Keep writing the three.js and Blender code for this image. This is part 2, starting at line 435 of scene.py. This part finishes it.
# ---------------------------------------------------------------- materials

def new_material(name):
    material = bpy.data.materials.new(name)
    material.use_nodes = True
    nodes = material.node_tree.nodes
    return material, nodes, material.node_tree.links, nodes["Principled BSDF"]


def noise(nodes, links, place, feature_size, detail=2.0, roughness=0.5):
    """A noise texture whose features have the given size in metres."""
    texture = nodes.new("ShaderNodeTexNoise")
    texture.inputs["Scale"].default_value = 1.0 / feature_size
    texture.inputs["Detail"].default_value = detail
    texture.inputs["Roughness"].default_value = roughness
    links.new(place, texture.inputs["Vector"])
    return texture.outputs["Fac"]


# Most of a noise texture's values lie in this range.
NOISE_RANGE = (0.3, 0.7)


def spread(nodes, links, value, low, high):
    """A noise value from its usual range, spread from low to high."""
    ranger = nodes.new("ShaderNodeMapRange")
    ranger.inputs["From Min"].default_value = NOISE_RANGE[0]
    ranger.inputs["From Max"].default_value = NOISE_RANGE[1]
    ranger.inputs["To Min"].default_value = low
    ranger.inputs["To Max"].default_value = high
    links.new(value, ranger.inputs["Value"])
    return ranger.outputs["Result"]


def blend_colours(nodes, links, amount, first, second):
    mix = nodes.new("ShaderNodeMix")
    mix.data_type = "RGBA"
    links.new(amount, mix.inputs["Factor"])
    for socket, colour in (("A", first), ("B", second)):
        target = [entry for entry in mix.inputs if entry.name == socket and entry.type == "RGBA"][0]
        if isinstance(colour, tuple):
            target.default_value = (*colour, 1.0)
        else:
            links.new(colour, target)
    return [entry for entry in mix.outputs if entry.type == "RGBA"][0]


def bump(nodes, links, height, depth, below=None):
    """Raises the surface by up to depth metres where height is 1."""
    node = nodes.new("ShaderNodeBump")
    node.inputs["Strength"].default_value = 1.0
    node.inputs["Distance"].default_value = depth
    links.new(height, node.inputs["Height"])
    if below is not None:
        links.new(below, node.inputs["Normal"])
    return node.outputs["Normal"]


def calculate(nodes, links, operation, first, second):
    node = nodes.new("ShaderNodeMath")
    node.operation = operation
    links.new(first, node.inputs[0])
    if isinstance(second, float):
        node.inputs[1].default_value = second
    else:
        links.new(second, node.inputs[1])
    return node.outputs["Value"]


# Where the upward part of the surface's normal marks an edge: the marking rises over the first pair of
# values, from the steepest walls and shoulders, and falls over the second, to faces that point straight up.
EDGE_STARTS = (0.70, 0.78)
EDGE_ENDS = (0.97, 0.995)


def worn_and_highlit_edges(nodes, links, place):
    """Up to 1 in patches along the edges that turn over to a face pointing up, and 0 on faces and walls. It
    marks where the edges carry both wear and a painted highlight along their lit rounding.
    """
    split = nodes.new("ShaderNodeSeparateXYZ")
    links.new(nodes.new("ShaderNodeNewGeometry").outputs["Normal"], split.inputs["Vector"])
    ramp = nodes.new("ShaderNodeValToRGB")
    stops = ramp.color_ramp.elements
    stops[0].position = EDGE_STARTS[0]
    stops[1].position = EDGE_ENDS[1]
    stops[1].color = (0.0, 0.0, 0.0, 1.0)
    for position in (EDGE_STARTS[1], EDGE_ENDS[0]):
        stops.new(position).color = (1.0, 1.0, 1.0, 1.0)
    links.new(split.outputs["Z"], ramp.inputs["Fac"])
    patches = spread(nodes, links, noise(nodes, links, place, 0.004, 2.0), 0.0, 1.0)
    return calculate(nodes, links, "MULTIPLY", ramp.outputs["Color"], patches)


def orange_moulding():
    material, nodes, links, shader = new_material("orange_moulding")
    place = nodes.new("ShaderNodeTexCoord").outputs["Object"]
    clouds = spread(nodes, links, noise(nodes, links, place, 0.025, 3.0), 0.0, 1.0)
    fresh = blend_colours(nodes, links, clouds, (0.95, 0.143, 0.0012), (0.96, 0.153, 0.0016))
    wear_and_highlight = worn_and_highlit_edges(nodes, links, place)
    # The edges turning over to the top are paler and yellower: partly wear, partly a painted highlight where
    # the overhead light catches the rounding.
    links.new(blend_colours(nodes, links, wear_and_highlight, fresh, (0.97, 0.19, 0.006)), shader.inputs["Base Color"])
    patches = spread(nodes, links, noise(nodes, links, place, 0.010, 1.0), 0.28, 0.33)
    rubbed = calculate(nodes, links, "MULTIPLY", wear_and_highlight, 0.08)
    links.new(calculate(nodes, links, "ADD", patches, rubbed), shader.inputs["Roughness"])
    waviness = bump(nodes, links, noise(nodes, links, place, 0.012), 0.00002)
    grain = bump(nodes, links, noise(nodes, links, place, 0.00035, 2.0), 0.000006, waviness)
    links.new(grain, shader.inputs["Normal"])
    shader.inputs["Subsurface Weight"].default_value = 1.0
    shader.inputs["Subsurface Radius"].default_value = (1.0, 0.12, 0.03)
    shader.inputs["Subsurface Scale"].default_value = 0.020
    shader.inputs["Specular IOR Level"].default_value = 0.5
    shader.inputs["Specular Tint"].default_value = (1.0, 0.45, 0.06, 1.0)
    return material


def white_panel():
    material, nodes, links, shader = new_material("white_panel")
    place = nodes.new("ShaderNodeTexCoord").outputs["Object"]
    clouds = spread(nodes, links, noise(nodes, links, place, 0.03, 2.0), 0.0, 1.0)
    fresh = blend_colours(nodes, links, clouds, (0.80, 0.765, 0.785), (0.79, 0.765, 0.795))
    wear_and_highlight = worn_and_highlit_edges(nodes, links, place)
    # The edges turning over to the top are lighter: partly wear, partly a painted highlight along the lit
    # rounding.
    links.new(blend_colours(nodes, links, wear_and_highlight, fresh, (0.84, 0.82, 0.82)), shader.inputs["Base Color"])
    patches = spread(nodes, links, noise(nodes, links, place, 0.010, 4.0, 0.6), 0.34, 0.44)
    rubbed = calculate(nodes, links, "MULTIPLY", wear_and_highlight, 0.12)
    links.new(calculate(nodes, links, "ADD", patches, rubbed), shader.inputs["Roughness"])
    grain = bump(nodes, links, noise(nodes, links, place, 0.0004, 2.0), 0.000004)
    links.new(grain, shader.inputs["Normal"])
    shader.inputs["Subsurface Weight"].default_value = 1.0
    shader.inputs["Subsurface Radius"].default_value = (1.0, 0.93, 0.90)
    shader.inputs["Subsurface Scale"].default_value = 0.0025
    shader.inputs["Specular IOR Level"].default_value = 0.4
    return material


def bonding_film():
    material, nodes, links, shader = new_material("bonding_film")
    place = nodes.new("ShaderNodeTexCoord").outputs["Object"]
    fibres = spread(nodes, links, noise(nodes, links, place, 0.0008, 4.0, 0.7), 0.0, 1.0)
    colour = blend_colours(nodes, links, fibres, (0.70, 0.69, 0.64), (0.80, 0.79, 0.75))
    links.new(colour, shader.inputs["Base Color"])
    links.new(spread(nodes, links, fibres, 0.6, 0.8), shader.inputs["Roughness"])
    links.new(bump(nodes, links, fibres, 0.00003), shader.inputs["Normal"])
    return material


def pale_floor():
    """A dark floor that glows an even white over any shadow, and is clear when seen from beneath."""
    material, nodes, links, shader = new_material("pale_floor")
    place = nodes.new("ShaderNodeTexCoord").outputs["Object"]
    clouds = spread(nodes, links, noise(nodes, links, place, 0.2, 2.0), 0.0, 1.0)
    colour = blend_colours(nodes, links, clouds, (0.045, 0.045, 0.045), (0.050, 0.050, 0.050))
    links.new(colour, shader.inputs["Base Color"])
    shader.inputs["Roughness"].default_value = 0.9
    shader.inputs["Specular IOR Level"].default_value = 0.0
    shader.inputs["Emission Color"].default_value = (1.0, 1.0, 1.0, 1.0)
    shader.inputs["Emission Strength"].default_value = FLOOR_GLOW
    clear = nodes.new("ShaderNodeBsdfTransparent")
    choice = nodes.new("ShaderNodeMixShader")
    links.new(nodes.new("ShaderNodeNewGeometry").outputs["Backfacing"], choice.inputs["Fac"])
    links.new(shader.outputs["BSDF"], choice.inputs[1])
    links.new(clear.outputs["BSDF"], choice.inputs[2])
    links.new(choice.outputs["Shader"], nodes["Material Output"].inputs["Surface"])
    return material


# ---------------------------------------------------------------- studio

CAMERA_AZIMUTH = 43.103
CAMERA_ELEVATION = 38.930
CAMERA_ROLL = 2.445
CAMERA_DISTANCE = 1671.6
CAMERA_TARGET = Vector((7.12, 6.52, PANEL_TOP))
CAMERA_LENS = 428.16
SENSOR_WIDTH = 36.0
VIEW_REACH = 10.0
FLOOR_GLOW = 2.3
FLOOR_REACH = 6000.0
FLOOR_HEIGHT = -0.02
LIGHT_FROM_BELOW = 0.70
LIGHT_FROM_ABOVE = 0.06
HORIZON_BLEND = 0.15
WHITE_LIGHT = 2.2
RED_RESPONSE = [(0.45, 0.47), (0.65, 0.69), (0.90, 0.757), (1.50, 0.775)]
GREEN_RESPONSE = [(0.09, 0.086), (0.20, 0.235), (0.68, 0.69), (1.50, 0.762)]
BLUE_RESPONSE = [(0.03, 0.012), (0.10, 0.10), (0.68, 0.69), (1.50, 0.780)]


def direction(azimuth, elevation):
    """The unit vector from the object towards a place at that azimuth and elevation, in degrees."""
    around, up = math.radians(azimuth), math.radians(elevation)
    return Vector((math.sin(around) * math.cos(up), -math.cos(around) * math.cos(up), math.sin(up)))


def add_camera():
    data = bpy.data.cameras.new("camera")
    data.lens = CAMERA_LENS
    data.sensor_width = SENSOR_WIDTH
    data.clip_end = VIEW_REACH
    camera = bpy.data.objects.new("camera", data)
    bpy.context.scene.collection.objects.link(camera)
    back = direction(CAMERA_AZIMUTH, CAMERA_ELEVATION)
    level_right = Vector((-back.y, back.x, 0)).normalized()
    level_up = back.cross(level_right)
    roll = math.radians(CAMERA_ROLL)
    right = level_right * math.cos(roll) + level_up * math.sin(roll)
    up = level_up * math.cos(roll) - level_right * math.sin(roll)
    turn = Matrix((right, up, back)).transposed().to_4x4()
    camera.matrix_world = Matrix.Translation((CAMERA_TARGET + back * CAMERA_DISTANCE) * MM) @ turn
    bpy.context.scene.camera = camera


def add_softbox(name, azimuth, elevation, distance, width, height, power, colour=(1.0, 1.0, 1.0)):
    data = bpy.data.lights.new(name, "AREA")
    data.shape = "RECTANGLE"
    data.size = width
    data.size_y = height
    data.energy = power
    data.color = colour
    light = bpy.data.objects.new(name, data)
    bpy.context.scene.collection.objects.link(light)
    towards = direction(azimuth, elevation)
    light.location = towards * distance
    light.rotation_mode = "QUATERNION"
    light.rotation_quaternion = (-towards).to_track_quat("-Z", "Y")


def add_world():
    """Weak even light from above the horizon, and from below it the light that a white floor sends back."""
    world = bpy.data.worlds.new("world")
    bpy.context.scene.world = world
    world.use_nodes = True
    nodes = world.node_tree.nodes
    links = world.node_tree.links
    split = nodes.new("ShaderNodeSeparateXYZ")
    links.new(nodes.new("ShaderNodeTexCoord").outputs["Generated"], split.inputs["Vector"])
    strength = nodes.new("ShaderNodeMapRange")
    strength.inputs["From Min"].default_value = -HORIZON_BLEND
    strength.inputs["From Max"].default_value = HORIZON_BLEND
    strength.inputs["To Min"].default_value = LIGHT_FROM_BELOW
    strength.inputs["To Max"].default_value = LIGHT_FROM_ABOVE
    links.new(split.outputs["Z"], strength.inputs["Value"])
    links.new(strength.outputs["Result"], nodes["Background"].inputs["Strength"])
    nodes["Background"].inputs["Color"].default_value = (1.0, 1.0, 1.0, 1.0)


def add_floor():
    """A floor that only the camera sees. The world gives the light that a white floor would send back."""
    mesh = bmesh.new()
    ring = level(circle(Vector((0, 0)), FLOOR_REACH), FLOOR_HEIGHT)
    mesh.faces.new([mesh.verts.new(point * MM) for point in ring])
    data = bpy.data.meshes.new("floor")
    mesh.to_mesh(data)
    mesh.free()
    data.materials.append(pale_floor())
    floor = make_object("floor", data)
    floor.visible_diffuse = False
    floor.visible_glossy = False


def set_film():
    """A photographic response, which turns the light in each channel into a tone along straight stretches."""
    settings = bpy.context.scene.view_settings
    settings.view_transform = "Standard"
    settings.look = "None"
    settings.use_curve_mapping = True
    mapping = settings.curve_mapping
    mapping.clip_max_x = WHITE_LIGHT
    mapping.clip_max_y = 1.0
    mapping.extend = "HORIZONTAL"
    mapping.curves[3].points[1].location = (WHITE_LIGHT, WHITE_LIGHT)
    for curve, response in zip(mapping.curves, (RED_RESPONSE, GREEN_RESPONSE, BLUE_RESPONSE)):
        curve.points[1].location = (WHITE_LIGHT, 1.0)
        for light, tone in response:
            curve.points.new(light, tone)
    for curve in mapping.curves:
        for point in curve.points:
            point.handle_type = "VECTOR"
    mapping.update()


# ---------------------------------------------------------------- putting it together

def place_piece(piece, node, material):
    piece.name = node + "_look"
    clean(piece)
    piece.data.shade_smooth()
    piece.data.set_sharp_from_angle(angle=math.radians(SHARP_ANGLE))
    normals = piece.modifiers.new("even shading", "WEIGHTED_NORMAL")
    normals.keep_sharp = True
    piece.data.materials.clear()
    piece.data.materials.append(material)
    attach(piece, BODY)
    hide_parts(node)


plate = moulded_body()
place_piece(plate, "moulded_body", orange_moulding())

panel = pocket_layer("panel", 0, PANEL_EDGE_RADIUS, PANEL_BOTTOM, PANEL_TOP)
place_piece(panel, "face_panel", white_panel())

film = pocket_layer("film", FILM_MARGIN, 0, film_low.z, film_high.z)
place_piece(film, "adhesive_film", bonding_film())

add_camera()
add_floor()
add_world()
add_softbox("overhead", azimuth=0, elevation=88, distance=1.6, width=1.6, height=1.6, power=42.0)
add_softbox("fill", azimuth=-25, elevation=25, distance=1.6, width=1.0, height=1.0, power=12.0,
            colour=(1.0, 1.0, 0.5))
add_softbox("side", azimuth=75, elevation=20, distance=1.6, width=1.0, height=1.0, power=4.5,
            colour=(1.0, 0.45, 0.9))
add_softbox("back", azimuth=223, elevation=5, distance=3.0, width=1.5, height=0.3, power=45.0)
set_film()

_ _ _

■ **Work to complete**
Reproduce precisely the span of lines that begins at the line containing "attach(piece, BODY)" and ends with the last line of the listing.

■ **Solved problem**
    attach(piece, BODY)
    hide_parts(node)


plate = moulded_body()
place_piece(plate, "moulded_body", orange_moulding())

panel = pocket_layer("panel", 0, PANEL_EDGE_RADIUS, PANEL_BOTTOM, PANEL_TOP)
place_piece(panel, "face_panel", white_panel())

film = pocket_layer("film", FILM_MARGIN, 0, film_low.z, film_high.z)
place_piece(film, "adhesive_film", bonding_film())

add_camera()
add_floor()
add_world()
add_softbox("overhead", azimuth=0, elevation=88, distance=1.6, width=1.6, height=1.6, power=42.0)
add_softbox("fill", azimuth=-25, elevation=25, distance=1.6, width=1.0, height=1.0, power=12.0,
            colour=(1.0, 1.0, 0.5))
add_softbox("side", azimuth=75, elevation=20, distance=1.6, width=1.0, height=1.0, power=4.5,
            colour=(1.0, 0.45, 0.9))
add_softbox("back", azimuth=223, elevation=5, distance=3.0, width=1.5, height=0.3, power=45.0)
set_film()